* BEGIN *

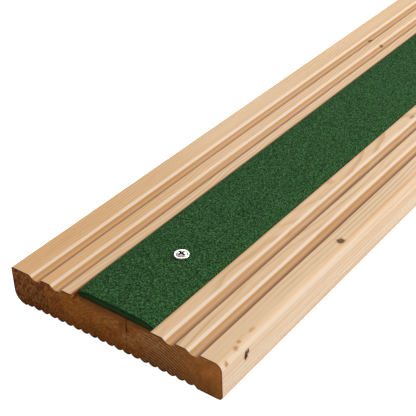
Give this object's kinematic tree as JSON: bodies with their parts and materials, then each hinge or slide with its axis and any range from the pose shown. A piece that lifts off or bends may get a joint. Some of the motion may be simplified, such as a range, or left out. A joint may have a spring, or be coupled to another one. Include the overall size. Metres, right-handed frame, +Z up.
{
  "type": "anti-slip decking board",
  "caption": "Grooved softwood decking board with a green grit-coated anti-slip strip let into its top, held by wood screws in cup washers.",
  "frame": {"origin": "centre of the underside, on the plane that the board rests on", "axes": "+Y along the board's length, +X across its width, +Z up through the grooved face"},
  "size_m": [0.145, 0.9, 0.0288],
  "materials": {
    "softwood": "planed softwood, untreated, with darker sawn ends",
    "green_laminate": "glass-reinforced plastic, satin cut edges",
    "green_grit": "resin-bonded mineral grit, coarse and matt",
    "stainless": "bright stainless steel"
  },
  "bodies": {
    "root": {"deck_board": "softwood", "strip_laminate": "green_laminate", "grit_topcoat": "green_grit", "cup_washer_1": "stainless", "cup_washer_2": "stainless", "cup_washer_3": "stainless", "screw_1": "stainless", "screw_2": "stainless", "screw_3": "stainless"}
  },
  "joints": []
}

* END *

Return the listing above word for word.

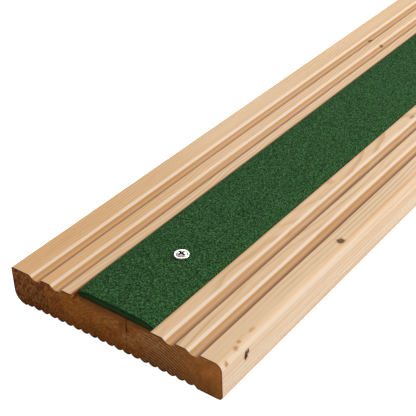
Give this object's kinematic tree as JSON: bodies with their parts and materials, then each hinge or slide with its axis and any range from the pose shown. A piece that lifts off or bends may get a joint. Some of the motion may be simplified, such as a range, or left out. A joint may have a spring, or be coupled to another one. Include the overall size. Metres, right-handed frame, +Z up.
{
  "type": "anti-slip decking board",
  "caption": "Grooved softwood decking board with a green grit-coated anti-slip strip let into its top, held by wood screws in cup washers.",
  "frame": {"origin": "centre of the underside, on the plane that the board rests on", "axes": "+Y along the board's length, +X across its width, +Z up through the grooved face"},
  "size_m": [0.145, 0.9, 0.0288],
  "materials": {
    "softwood": "planed softwood, untreated, with darker sawn ends",
    "green_laminate": "glass-reinforced plastic, satin cut edges",
    "green_grit": "resin-bonded mineral grit, coarse and matt",
    "stainless": "bright stainless steel"
  },
  "bodies": {
    "root": {"deck_board": "softwood", "strip_laminate": "green_laminate", "grit_topcoat": "green_grit", "cup_washer_1": "stainless", "cup_washer_2": "stainless", "cup_washer_3": "stainless", "screw_1": "stainless", "screw_2": "stainless", "screw_3": "stainless"}
  },
  "joints": []
}